Tête de veau
Tête de veau is een typisch Limburgs streekgerecht en bestaat uit kalfsvlees en de daarvan getrokken bouillon en champignons in een (met gelatine en of boter en bloem (roux) of zetmeel gebonden tomatensaus, die op smaak wordt gebracht met peper, zout het laten meesudderen van een laurierblaadje en toevoeging van een scheut Madeira.

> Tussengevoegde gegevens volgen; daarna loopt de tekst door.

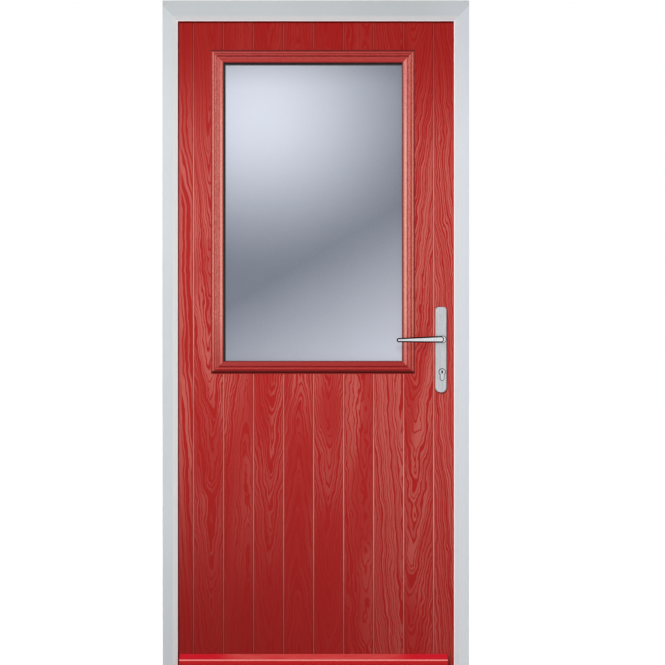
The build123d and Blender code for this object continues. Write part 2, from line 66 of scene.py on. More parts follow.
# Sealant strip and screws, in metres
seal_width = 0.0034
seal_height = 0.0012
seal_flat = 0.6
screw_radius = 0.0040
plate_screw_radius = 0.0042
screw_stand = 0.0012
screw_segments = 20
screw_profile = ((1.0, 0.0), (0.86, 0.35), (0.55, 0.5))
slot_arm = 0.42
slot_half = 0.11
slot_depth = 0.6
plate_screw_from_foot = 0.022
plate_screw_from_top = 0.020
frame_flag_screw_inset = 0.0075
leaf_flag_screw_inset = 0.044
flag_screw_reach = 0.036
faceplate_screw_shares = (0.012, 0.35, 0.63, 0.988)
keep_screw_inset = 0.010

# Boards between the grooves of the leaf, numbered across from the hinge side
groove_count = 9
groove_pitch = 0.0903
pattern_centre = -0.007
first_groove = pattern_centre - (groove_count - 1) / 2 * groove_pitch
first_board = -1

# Each board's growth rings: place of the arches across the board, their direction and how close they stand
boards = [
    (0.30, 0.60, 0.05),
    (0.58, 0.18, 0.60),
    (0.80, 0.66, 0.75),
    (0.55, 0.15, 0.70),
    (0.50, 0.90, 0.85),
    (0.48, 0.14, 0.75),
    (0.72, 0.38, 0.30),
    (0.98, 0.30, 1.00),
    (0.34, 0.12, 0.45),
    (0.96, 0.26, 1.00),
]

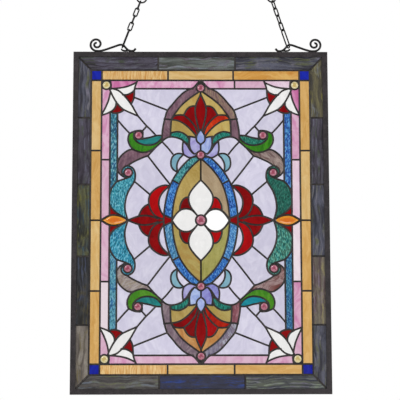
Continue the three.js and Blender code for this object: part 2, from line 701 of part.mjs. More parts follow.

Tête de veau betekent letterlijk 'kop (of: hoofd) van het kalf' en is een van oorsprong Frans (armeluis)gerecht. Er wordt naar het hoofd van het kalf verwezen, omdat traditioneel alleen vlees afkomstig van het hoofd van het kalf (tong, losgeweekt vlees) wordt gebruikt. Voor de traditionele bereiding wordt het op een kalfsschedel resterende vlees losgeweekt in kokend water. Omdat tête de veau al lang geen armeluisgerecht meer is, of uit andere overwegingen, wordt heden ten dage 'gewoon' rundvlees of varkensvlees verwerkt in het gerecht. Dit is voor een goede Tete de veau echter uit den boze, gebruik van kalfsvlees v. d. nek of schouder gecombineerd met of solo een kalfstong, al dan niet gepekeld, samen met wat kalfs botten heeft absoluut de voorkeur. Tête de veau wordt vaak gegeten als warme aanvulling op een koude schotel, waarbij gekookte eieren, (zure) augurken en brood(jes) niet mogen ontbreken.
Tête de veau wordt doorgaans gegeten op gelegenheden welke de Limburger als speciaal of feestelijk aanmerkt, denk aan carnaval en kermissen. Abusievelijk wordt er paprika(poeder) aan het gerecht toegevoegd waarmee het gerecht betwistbaar toegankelijker/smakelijker wordt.